■ STORED DATA:
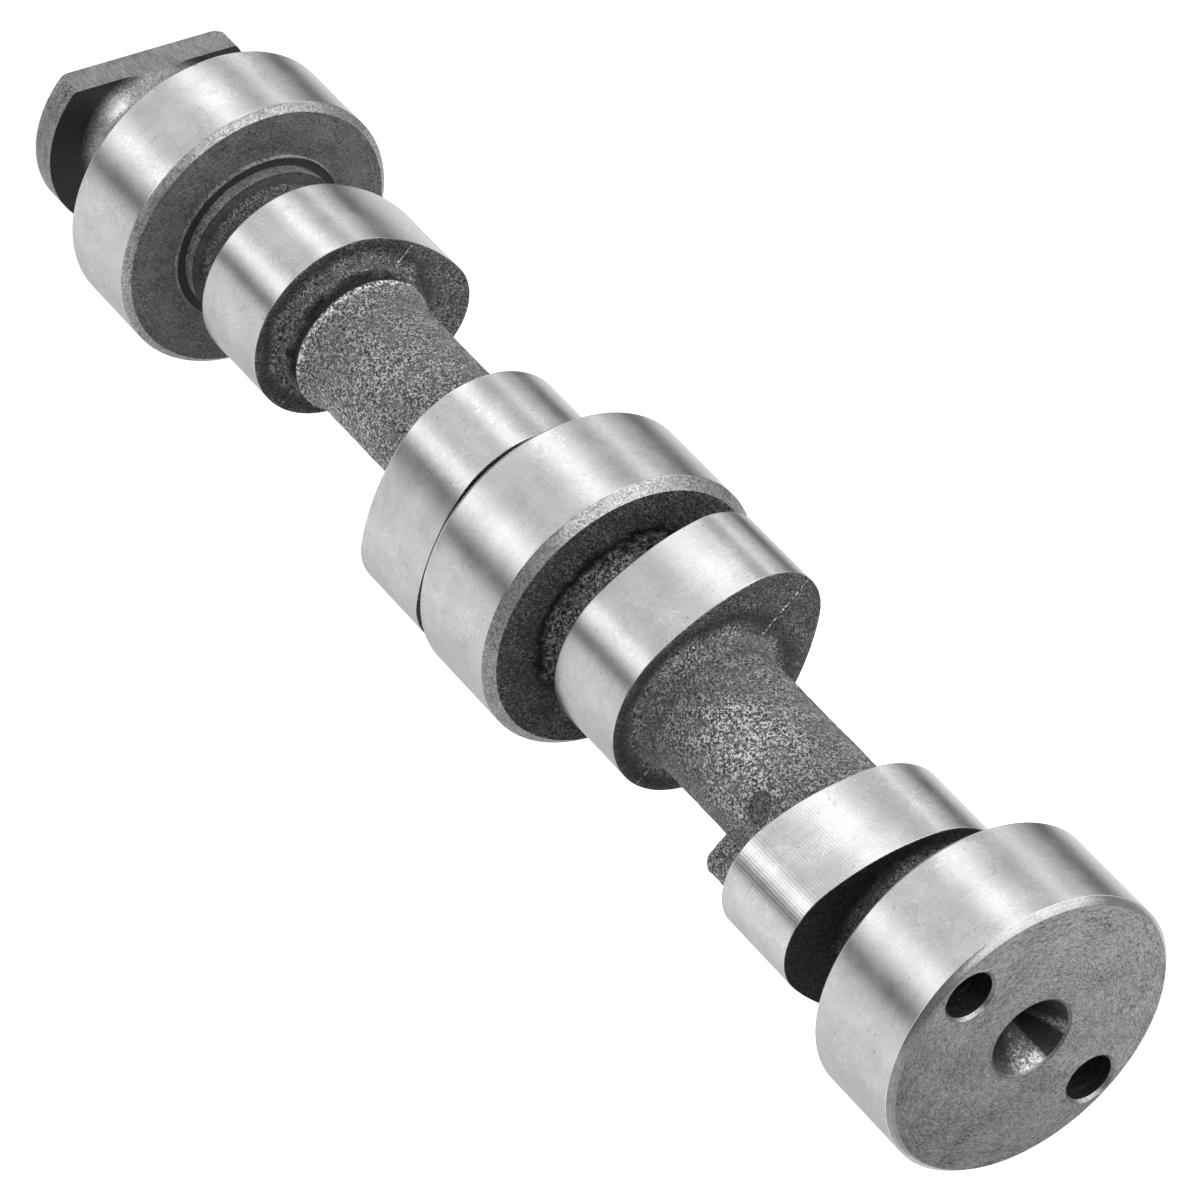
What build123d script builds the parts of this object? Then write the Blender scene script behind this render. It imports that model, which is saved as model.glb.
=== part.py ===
from build123d import *
from math import atan2, cos, degrees, radians, sin, sqrt, tan
import os

# Camshaft of a small two-cylinder engine, cast in one piece and ground: three journals, four lobes.
# It stands on its rear end plate with the front face up. The origin is the middle of the rear end
# face, Z is the shaft's axis, and X points to the first gear bolt hole. Sizes are millimetres.

# Ground journals, all of one diameter so that the shaft slides into its bearings from one side
journal_d = 42.0
rear_journal_len = 14.8
middle_journal_len = 17.2
front_journal_len = 16.6
rear_journal_chamfer = 1.0
middle_journal_chamfer = 1.4
front_journal_chamfer = 0.9

# Cam profile: base circle, nose circle and the large flank arcs that touch both. The lobes stay
# inside the journals' circle, so that they pass through the bearings
lobe_clearance = 0.45
lift = 6.45
nose_r = 9.5
flank_r = 32.4
lobe_width = 13.7
lobe_edge_break = 0.3

# Timing: direction of the first lobe's nose from X, the angle back to the same cylinder's other
# nose, and the angle between the two cylinders
first_nose_deg = 34.3
nose_spread_deg = 118.7
cylinder_step_deg = 180.0

# Cast roots, where the shaft flares out to a lobe or to a journal
lobe_root_height = 1.1
lobe_root_len = 3.1
journal_root_height = 1.9
journal_root_len = 2.0

# As-cast shaft between the journals and lobes; beside the middle journal the roots almost meet
front_neck_d = 19.2
front_neck_len = 7.4
front_shaft_d = 19.4
front_shaft_len = 32.8
middle_neck_d = 19.6
middle_neck_land = 0.4
middle_lobe_root_len = 2.6
rear_shaft_d = 18.9
rear_shaft_len = 31.8
rear_neck_d = 19.8
rear_neck_len = 8.6

# Step, groove and rounded collar on the front of the last lobe, cast by one mould half only
step_height = 0.85
step_len = 2.0
groove_depth = 0.3
groove_len = 2.1
collar_height = 0.95
collar_len = 0.7
collar_flare_len = 3.6

# Turned steps on the front of the rear journal
rear_boss_d = 26.0
rear_boss_len = 0.45
rear_step_d = 23.4
rear_step_len = 1.8

# Turned neck behind the rear journal, and the end plate with its milled drive flat
end_neck_d = 17.0
end_neck_len = 13.2
end_neck_fillet = 3.0
plate_d = 32.5
plate_thickness = 4.4
plate_edge_break = 0.6
plate_corner_r = 1.0
flat_to_axis = 9.8
flat_deg = -43.8

# Two holes tapped right through the front journal for the timing gear, at the tapping size
gear_hole_wall = 1.6
gear_hole_d = 6.8
gear_hole_chamfer = 0.4
gear_hole_run_out = 1.0

# Lathe centres of both ends
centre_cone_deg = 60.0
centre_guard_deg = 120.0
centre_guard_width = 0.4
front_centre_d = 11.4
front_pilot_d = 4.0
rear_centre_d = 7.4
rear_pilot_d = 2.5
pilot_len = 3.0
pilot_point_deg = 118.0

# Parting plane of the casting, and the stub of the gate left on it
parting_deg = 93.6
stub_from_lobe = 7.4
stub_len = 8.0
stub_width = 7.0
stub_height = 4.7
stub_side_r = 2.5
stub_top_r = 1.6

# Heights along the shaft, each one from the one before
middle_neck_len = journal_root_len + middle_neck_land + middle_lobe_root_len
plate_top = plate_thickness
rear_journal_start = plate_top + end_neck_len
rear_journal_end = rear_journal_start + rear_journal_len
lobe_4_start = rear_journal_end + rear_neck_len
lobe_4_end = lobe_4_start + lobe_width
lobe_3_start = lobe_4_end + rear_shaft_len
lobe_3_end = lobe_3_start + lobe_width
middle_journal_start = lobe_3_end + middle_neck_len
middle_journal_end = middle_journal_start + middle_journal_len
lobe_2_start = middle_journal_end + middle_neck_len
lobe_2_end = lobe_2_start + lobe_width
lobe_1_start = lobe_2_end + front_shaft_len
lobe_1_end = lobe_1_start + lobe_width
front_journal_start = lobe_1_end + front_neck_len
shaft_end = front_journal_start + front_journal_len

journal_r = journal_d / 2
base_circle_r = journal_r - lobe_clearance - lift
gear_hole_circle_r = journal_r - gear_hole_wall - gear_hole_d / 2
second_nose_deg = first_nose_deg - nose_spread_deg
lobe_noses = [
    (lobe_1_start, first_nose_deg),
    (lobe_2_start, second_nose_deg),
    (lobe_3_start, second_nose_deg + cylinder_step_deg),
    (lobe_4_start, first_nose_deg + cylinder_step_deg),
]

# A root is its height over the shaft and its length along it
lobe_root = (lobe_root_height, lobe_root_len)
middle_lobe_root = (lobe_root_height, middle_lobe_root_len)
journal_root = (journal_root_height, journal_root_len)


class HalfOutline:
    """Half outline of the turned body, walked from the rear end up to the front face."""

    def __init__(self):
        self.radius = 0.0
        self.height = 0.0
        self.edges = []

    def step(self, radius, height):
        """Moves to a radius and a height, and gives the two ends of the move."""
        start = (self.radius, 0, self.height)
        self.radius = radius
        self.height = height
        return start, (radius, 0, height)

    def line_to(self, radius, height):
        """Straight line to a radius and a height."""
        start, end = self.step(radius, height)
        self.edges.append(Line(start, end))

    def face_to(self, radius):
        """Flat face across the axis."""
        self.line_to(radius, self.height)

    def along_to(self, height):
        """Cylinder along the axis."""
        self.line_to(self.radius, height)

    def flare_in(self, height, length):
        """Root that leaves a face and runs out smoothly on the thinner shaft."""
        start, end = self.step(self.radius - height, self.height + length)
        self.edges.append(TangentArc(end, start, tangent=(0, 0, -1)))

    def flare_out(self, height, length):
        """Root that leaves the shaft smoothly and ends on a face."""
        start, end = self.step(self.radius + height, self.height + length)
        self.edges.append(TangentArc(start, end, tangent=(0, 0, 1)))

    def journal(self, length, chamfer):
        """Ground journal, chamfered at both ends."""
        start = self.height
        self.face_to(journal_r - chamfer)
        self.line_to(journal_r, start + chamfer)
        self.along_to(start + length - chamfer)
        self.line_to(journal_r - chamfer, start + length)

    def neck(self, diameter, end, lower_root, upper_root):
        """Cast length of shaft with a root at each end."""
        self.face_to(diameter / 2 + lower_root[0])
        self.flare_in(*lower_root)
        self.along_to(end - upper_root[1])
        self.flare_out(*upper_root)

    def solid(self):
        """Closes the outline along the axis and turns it into the body."""
        self.face_to(0.0)
        self.edges.append(Line((0, 0, self.height), (0, 0, 0)))
        return revolve(make_face(Wire(self.edges)), Axis.Z, 360)


def turned_body():
    """End plate, end neck, journals and cast shaft, without the lobes."""
    shaft = HalfOutline()

    shaft.face_to(plate_d / 2 - plate_edge_break)
    shaft.line_to(plate_d / 2, plate_edge_break)
    shaft.along_to(plate_top)
    shaft.face_to(end_neck_d / 2 + end_neck_fillet)
    shaft.flare_in(end_neck_fillet, end_neck_fillet)
    shaft.along_to(rear_journal_start)

    shaft.journal(rear_journal_len, rear_journal_chamfer)
    shaft.face_to(rear_boss_d / 2)
    shaft.along_to(rear_journal_end + rear_boss_len)
    shaft.face_to(rear_step_d / 2)
    shaft.along_to(rear_journal_end + rear_boss_len + rear_step_len)
    shaft.face_to(rear_neck_d / 2)
    shaft.along_to(lobe_4_start - lobe_root_len)
    shaft.flare_out(*lobe_root)
    shaft.along_to(lobe_4_end)

    grooved_root(shaft)
    shaft.along_to(lobe_3_start - lobe_root_len)
    shaft.flare_out(*lobe_root)
    shaft.along_to(lobe_3_end)
    shaft.neck(middle_neck_d, middle_journal_start, middle_lobe_root, journal_root)

    shaft.journal(middle_journal_len, middle_journal_chamfer)
    shaft.neck(middle_neck_d, lobe_2_start, journal_root, middle_lobe_root)
    shaft.along_to(lobe_2_end)
    shaft.neck(front_shaft_d, lobe_1_start, lobe_root, lobe_root)
    shaft.along_to(lobe_1_end)
    shaft.neck(front_neck_d, front_journal_start, lobe_root, journal_root)

    shaft.journal(front_journal_len, front_journal_chamfer)
    return shaft.solid()


def grooved_root(shaft):
    """Front of the last lobe: step, groove, then the collar that runs out on the rear shaft."""
    radius = rear_shaft_d / 2
    shaft.face_to(radius + step_height)
    shaft.along_to(lobe_4_end + step_len)
    shaft.face_to(radius - groove_depth)
    shaft.along_to(lobe_4_end + step_len + groove_len)
    shaft.face_to(radius + collar_height)
    shaft.along_to(lobe_4_end + step_len + groove_len + collar_len)
    shaft.flare_in(collar_height, collar_flare_len)


def turned_section(corners, from_deg=0.0, sweep_deg=360.0):
    """Solid turned about Z from (radius, height) corners, all round or through part of a turn."""
    section = make_face(Polyline([(radius, 0, height) for radius, height in corners], close=True))
    return revolve(section.rotate(Axis.Z, from_deg), Axis.Z, sweep_deg)


def plain_root_half():
    """The same root from the other mould half: a plain cone over the groove."""
    radius = rear_shaft_d / 2
    top = lobe_4_end + step_len + groove_len + collar_len
    inner = radius - groove_depth
    corners = [
        (inner, lobe_4_end),
        (radius + lobe_root_height, lobe_4_end),
        (radius + collar_height, top),
        (inner, top),
    ]
    return turned_section(corners, parting_deg, 180)


def lobe_outline():
    """Cam profile with its nose on X: nose arc, two flank arcs and the base circle arc."""
    nose_centre = base_circle_r + lift - nose_r
    to_base = flank_r - base_circle_r
    to_nose = flank_r - nose_r
    flank_x = (to_base**2 - to_nose**2 + nose_centre**2) / (2 * nose_centre)
    flank_y = -sqrt(to_base**2 - flank_x**2)
    nose_turn = atan2(-flank_y, nose_centre - flank_x)
    base_turn = atan2(-flank_y, -flank_x)

    def on_flank(turn, side):
        return flank_x + flank_r * cos(turn), side * (flank_y + flank_r * sin(turn))

    middle_turn = (nose_turn + base_turn) / 2
    nose_end, flank_middle, base_end = [on_flank(turn, 1) for turn in (nose_turn, middle_turn, base_turn)]
    nose_start, lower_middle, base_start = [on_flank(turn, -1) for turn in (nose_turn, middle_turn, base_turn)]
    return Wire([
        ThreePointArc(nose_start, (base_circle_r + lift, 0), nose_end),
        ThreePointArc(nose_end, flank_middle, base_end),
        ThreePointArc(base_end, (-base_circle_r, 0), base_start),
        ThreePointArc(base_start, lower_middle, nose_start),
    ])


def cam_lobe(start, nose_deg):
    """One ground lobe with its edges broken, at its height and angle."""
    lobe = extrude(make_face(lobe_outline()), lobe_width)
    rims = lobe.edges().group_by(Axis.Z)
    lobe = chamfer(rims[0] + rims[-1], lobe_edge_break)
    return Pos(0, 0, start) * Rot(0, 0, nose_deg) * lobe


def gate_stub():
    """Stub of the gate on the parting plane, broken off and rounded."""
    height = front_shaft_d / 2 + stub_height
    stub = Box(height, stub_width, stub_len, align=(Align.MIN, Align.CENTER, Align.MAX))
    stub = fillet(stub.edges().filter_by(Axis.X), stub_side_r)
    stub = fillet(stub.faces().sort_by(Axis.X)[-1].edges(), stub_top_r)
    return Rot(0, 0, parting_deg) * Pos(0, 0, lobe_1_start - stub_from_lobe) * stub


def gear_hole():
    """Hole at the tapping size, from the front face down through the journal, its mouth chamfered."""
    radius = gear_hole_d / 2
    bottom = -front_journal_len - gear_hole_run_out
    corners = [
        (0, 0),
        (radius + gear_hole_chamfer, 0),
        (radius, -gear_hole_chamfer),
        (radius, bottom),
        (0, bottom),
    ]
    return turned_section(corners)


def centre_hole(cone_d, pilot_d):
    """Lathe centre going down from a face: guard chamfer, cone and pilot drilling."""
    cone_r = cone_d / 2
    pilot_r = pilot_d / 2
    guard_depth = centre_guard_width / tan(radians(centre_guard_deg / 2))
    cone_end = guard_depth + (cone_r - pilot_r) / tan(radians(centre_cone_deg / 2))
    pilot_end = cone_end + pilot_len
    pilot_tip = pilot_end + pilot_r / tan(radians(pilot_point_deg / 2))
    corners = [
        (0, 0),
        (cone_r + centre_guard_width, 0),
        (cone_r, -guard_depth),
        (pilot_r, -cone_end),
        (pilot_r, -pilot_end),
        (0, -pilot_tip),
    ]
    return turned_section(corners)


def mill_drive_flat(shaft):
    """Mills the flat across the end plate and its fillet, and rounds the plate's two corners."""
    top = plate_top + end_neck_fillet
    waste = Box(plate_d, 2 * plate_d, top, align=(Align.MIN, Align.CENTER, Align.MIN))
    shaft -= Rot(0, 0, flat_deg) * Pos(flat_to_axis, 0, 0) * waste
    half_chord_deg = degrees(atan2(sqrt((plate_d / 2) ** 2 - flat_to_axis**2), flat_to_axis))
    corners = []
    for turn in (flat_deg - half_chord_deg, flat_deg + half_chord_deg):
        place = Rot(0, 0, turn) * Pos(plate_d / 2, 0, plate_top / 2)
        corners += shaft.edges().filter_by(Axis.Z).sort_by_distance(place.position)[:1]
    return fillet(corners, plate_corner_r)


def camshaft():
    """The whole shaft: turned body, roots, stub and lobes in one, then milled and drilled."""
    shaft = turned_body() + plain_root_half() + gate_stub()
    for start, nose_deg in lobe_noses:
        shaft += cam_lobe(start, nose_deg)
    shaft = mill_drive_flat(shaft)
    for side_deg in (0, 180):
        place = Rot(0, 0, side_deg) * Pos(gear_hole_circle_r, 0, shaft_end)
        shaft -= place * gear_hole()
    shaft -= Pos(0, 0, shaft_end) * centre_hole(front_centre_d, front_pilot_d)
    shaft -= Rot(180, 0, 0) * centre_hole(rear_centre_d, rear_pilot_d)
    return shaft


os.makedirs("parts", exist_ok=True)
export_step(camshaft(), "parts/camshaft.step")
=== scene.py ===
from math import atan2, cos, pi, radians, sin, sqrt

import bmesh
import bpy
import numpy as np
from mathutils import Matrix, Vector
from mathutils.geometry import tessellate_polygon


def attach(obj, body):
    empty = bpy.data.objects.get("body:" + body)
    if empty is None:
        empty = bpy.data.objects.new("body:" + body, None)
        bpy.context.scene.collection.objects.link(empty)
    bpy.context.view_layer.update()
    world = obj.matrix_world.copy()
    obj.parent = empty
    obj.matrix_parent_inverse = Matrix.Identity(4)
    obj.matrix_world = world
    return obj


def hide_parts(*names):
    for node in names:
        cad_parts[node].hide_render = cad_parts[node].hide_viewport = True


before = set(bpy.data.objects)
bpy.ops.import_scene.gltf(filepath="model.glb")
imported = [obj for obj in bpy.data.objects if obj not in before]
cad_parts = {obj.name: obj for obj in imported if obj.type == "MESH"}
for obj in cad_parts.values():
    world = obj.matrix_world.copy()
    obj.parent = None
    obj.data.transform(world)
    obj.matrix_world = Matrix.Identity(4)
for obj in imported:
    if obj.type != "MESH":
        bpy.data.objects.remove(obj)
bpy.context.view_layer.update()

# Cast shaft. The grey iron between the lobes and journals is left as it came out of the sand
# mould, with rounded roots at each face, a fine grain, and a low seam where the mould halves met.
# All sizes are millimetres on the shaft's axis, counted from the rear end.
MM = 0.001
JOIN_WITHIN = 0.0001 * MM
SHARP_EDGE = radians(32)
SHAFT_COLUMNS = 240
SKIN_STEP = 0.3
GROOVE_STEP = 0.15
SHAFT_ENDS = [30.0, 204.0]
SHAFT_R = 9.7
GROOVED_R = 9.45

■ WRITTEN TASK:
Starting at the line that contains "for side_deg in" and ending at the line that contains "cad_parts[node].hide_render = cad_parts[node].hide_viewport", retype each line exactly; omit everything outside that range.

■ PROBLEM SOLUTION:
    for side_deg in (0, 180):
        place = Rot(0, 0, side_deg) * Pos(gear_hole_circle_r, 0, shaft_end)
        shaft -= place * gear_hole()
    shaft -= Pos(0, 0, shaft_end) * centre_hole(front_centre_d, front_pilot_d)
    shaft -= Rot(180, 0, 0) * centre_hole(rear_centre_d, rear_pilot_d)
    return shaft


os.makedirs("parts", exist_ok=True)
export_step(camshaft(), "parts/camshaft.step")
=== scene.py ===
from math import atan2, cos, pi, radians, sin, sqrt

import bmesh
import bpy
import numpy as np
from mathutils import Matrix, Vector
from mathutils.geometry import tessellate_polygon


def attach(obj, body):
    empty = bpy.data.objects.get("body:" + body)
    if empty is None:
        empty = bpy.data.objects.new("body:" + body, None)
        bpy.context.scene.collection.objects.link(empty)
    bpy.context.view_layer.update()
    world = obj.matrix_world.copy()
    obj.parent = empty
    obj.matrix_parent_inverse = Matrix.Identity(4)
    obj.matrix_world = world
    return obj


def hide_parts(*names):
    for node in names:
        cad_parts[node].hide_render = cad_parts[node].hide_viewport = True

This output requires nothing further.